◆ **WHAT THE TASK ASKS**: State how many lines of the data contain the word "scene", and write nothing besides the number.

[SUPPLIED MATERIAL start]

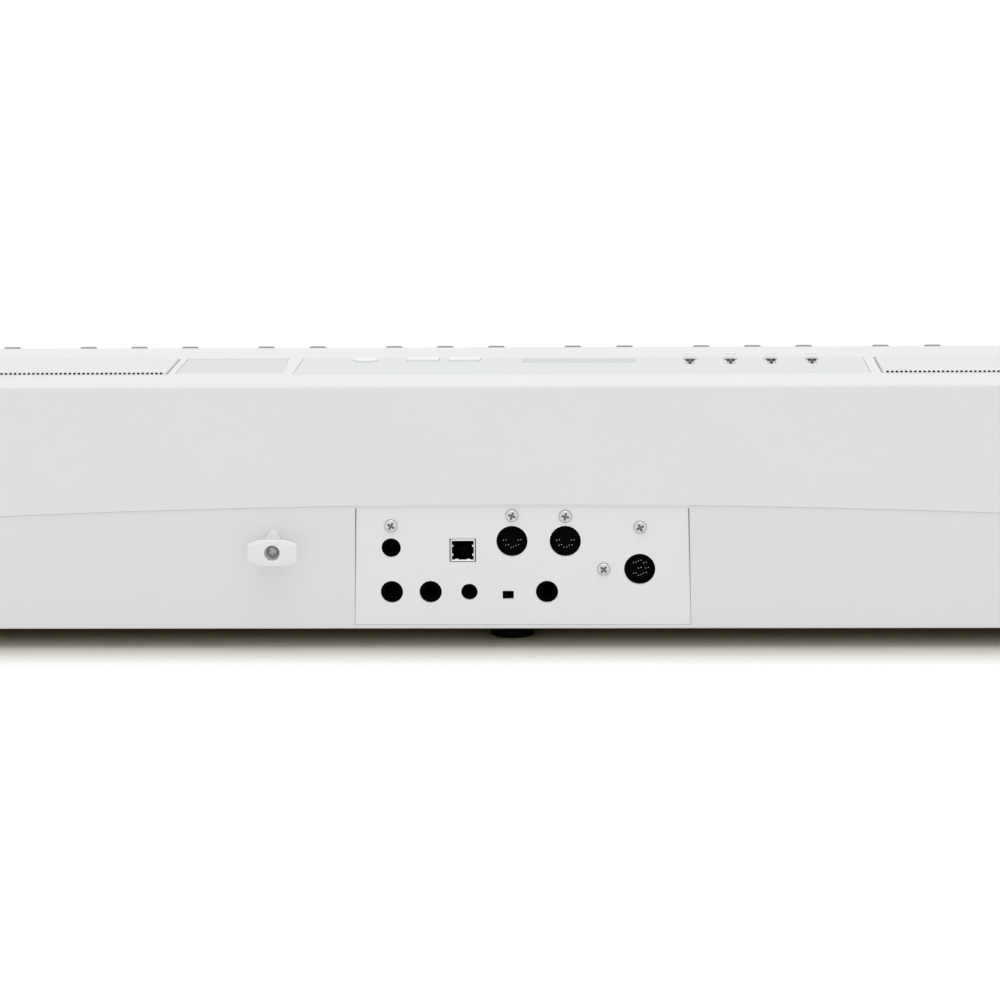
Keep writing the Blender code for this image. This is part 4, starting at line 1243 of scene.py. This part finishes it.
    def dress(self) -> None:
        """Replaces each packed set with finer keys on the same body."""
        first_c = -24 * self.pitch
        for name, octave, notes in self.sets():
            start = first_c + (octave - 1) * 7 * self.pitch
            keys = []
            for note in notes:
                if "#" in note:
                    keys.append(self.black(note))
                else:
                    left = note not in ("c", "f") and name + note != "low_whitesa"
                    right = note not in ("e", "b") and name != "top_c"
                    keys.append(self.white(note, left, right))
            placed = [key.moved(start) for key in keys]
            surface = Surface.joined([*placed, self.rail(start, notes)])
            sharp = "#" in notes[0]
            finish, slot = (KEY_BLACK, "key_black") if sharp else (KEY_WHITE, "key_white")
            self.shop.install(surface, f"keys_{name}", finish, name, slot, (name,))


@dataclass
class Inside:
    """Boards, frame and felt inside the case."""

    shop: Workshop

    def dress(self) -> None:
        """Gives the inner nodes their finishes."""
        for node in ("main_board", "jack_board", "panel_board", "contact_board"):
            self.shop.dress(node, BOARD)
        self.shop.dress("contact_rubber", DOME_RUBBER)
        self.shop.dress("key_frame", FRAME_STEEL)
        self.shop.dress("key_felt", FELT)


@dataclass
class Studio:
    """Camera, lights and a pale floor."""

    eye: Colour = (-0.0636, 2.3716, 0.4680)
    focal: float = 4621.5
    sensor: float = 36.0
    pitch: float = 10.0067
    yaw: float = 1.9107
    roll: float = -0.4329
    sky: float = 0.74
    floor_colour: Colour = (0.90, 0.90, 0.89)
    # painted shadow: the floor's colours next to and deep under the instrument
    shadow_colour: Colour = (0.66, 0.635, 0.57)
    painted_deep_shadow_colour: Colour = (0.34, 0.25, 0.10)
    shadow_end: float = 0.0435

    def camera(self) -> None:
        """Puts the camera where the photograph was taken from."""
        data = bpy.data.cameras.new("camera")
        data.sensor_width = self.sensor
        data.lens = self.focal * self.sensor / 1000.0
        data.clip_end = 50
        camera = bpy.data.objects.new("camera", data)
        bpy.context.scene.collection.objects.link(camera)
        camera.matrix_world = (
            Matrix.Translation(self.eye)
            @ Matrix.Rotation(math.radians(180 + self.yaw), 4, "Z")
            @ Matrix.Rotation(math.radians(90 - self.pitch), 4, "X")
            @ Matrix.Rotation(math.radians(self.roll), 4, "Z")
        )
        bpy.context.scene.camera = camera

    def lamp(self, name: str, place: Colour, size: float, power: float) -> None:
        """Adds a square soft lamp that points at the instrument."""
        data = bpy.data.lights.new(name, "AREA")
        data.shape = "SQUARE"
        data.size = size
        data.energy = power
        lamp = bpy.data.objects.new(name, data)
        bpy.context.scene.collection.objects.link(lamp)
        lamp.location = place
        aim = -lamp.location
        lamp.rotation_euler = aim.to_track_quat("-Z", "Y").to_euler()

    def world(self) -> None:
        """Even pale light all round, and white where the camera or a gloss sees it."""
        world = bpy.data.worlds.new("studio")
        bpy.context.scene.world = world
        world.use_nodes = True
        nodes, links = world.node_tree.nodes, world.node_tree.links
        light = nodes["Background"]
        light.inputs[0].default_value = (1, 1, 1, 1)
        light.inputs[1].default_value = self.sky
        seen = nodes.new("ShaderNodeBackground")
        seen.inputs[0].default_value = (1, 1, 1, 1)
        seen.inputs[1].default_value = 1.0
        path = nodes.new("ShaderNodeLightPath")
        share = path.outputs["Is Camera Ray"]
        for ray in ("Is Transmission Ray", "Is Glossy Ray"):
            either = nodes.new("ShaderNodeMath")
            either.operation = "MAXIMUM"
            links.new(share, either.inputs[0])
            links.new(path.outputs[ray], either.inputs[1])
            share = either.outputs[0]
        mix = nodes.new("ShaderNodeMixShader")
        links.new(share, mix.inputs[0])
        links.new(light.outputs[0], mix.inputs[1])
        links.new(seen.outputs[0], mix.inputs[2])
        links.new(mix.outputs[0], nodes["World Output"].inputs[0])

    def floor(self) -> None:
        """A pale floor that keeps the shadow near the instrument and goes white further off.

        Seen by the camera or in a gloss, its colour is painted darker and browner
        towards and under the instrument: a painted shadow.
        """
        plan = rectangle((-6.0, 6.0), (-6.0, 6.0))
        floor = slab(plan, [(0.0, -0.02), (0.0, 0.0)], Plane.LEVEL).piece("floor")
        tree = Tree("floor_paper")
        tree.put(tree.shader, "Roughness", 0.9)
        tree.put(tree.shader, "Specular IOR Level", 0.1)
        glow = tree.add("ShaderNodeEmission", {}, {"Color": (1, 1, 1, 1), "Strength": 1.0})
        path = tree.add("ShaderNodeLightPath", {}, {})
        split = tree.add("ShaderNodeSeparateXYZ", {}, {"Vector": tree.place()})
        outside = (abs(tree.out(split, "X")) - 0.66).larger(abs(tree.out(split, "Y")) - REAR)
        seen = tree.out(path, "Is Camera Ray").larger(tree.out(path, "Is Glossy Ray"))
        share = seen * outside.eased(0.0, self.shadow_end)
        # painted shadow: seen by the camera, the floor's colour darkens and browns from the
        # footprint's edge to 55 mm under it
        under = tree.mix(outside.eased(-0.055, 0.0), self.painted_deep_shadow_colour, self.shadow_colour)
        tone = tree.add("ShaderNodeMix", {"data_type": "RGBA"}, {0: seen, 7: under})
        tone.inputs[6].default_value = (*self.floor_colour, 1)
        tree.put(tree.shader, "Base Color", tree.out(tone, 2))
        mix = tree.add("ShaderNodeMixShader", {}, {0: share})
        tree.links.new(tree.shader.outputs[0], mix.inputs[1])
        tree.links.new(glow.outputs[0], mix.inputs[2])
        tree.links.new(mix.outputs[0], tree.nodes["Material Output"].inputs[0])
        floor.data.materials.append(tree.material)

    def build(self) -> None:
        """Makes the whole studio."""
        bpy.context.scene.view_settings.view_transform = "Standard"
        self.camera()
        self.world()
        self.floor()
        self.lamp("key_lamp", (0.0, 0.75, 3.0), 2.2, 25.0)


def main() -> None:
    """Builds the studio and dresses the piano."""
    logging.basicConfig(level=logging.INFO, format="%(name)s: %(message)s")
    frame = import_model()
    shop = Workshop(frame)
    Studio().build()
    for assembly in (Case, SpeakerCovers, ControlStrip, RearPanel, Keyboard, Inside):
        assembly(shop).dress()


if __name__ == "__main__":
    main()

[SUPPLIED MATERIAL end]

◆ **RESPONSE TO THE EXERCISE**: 6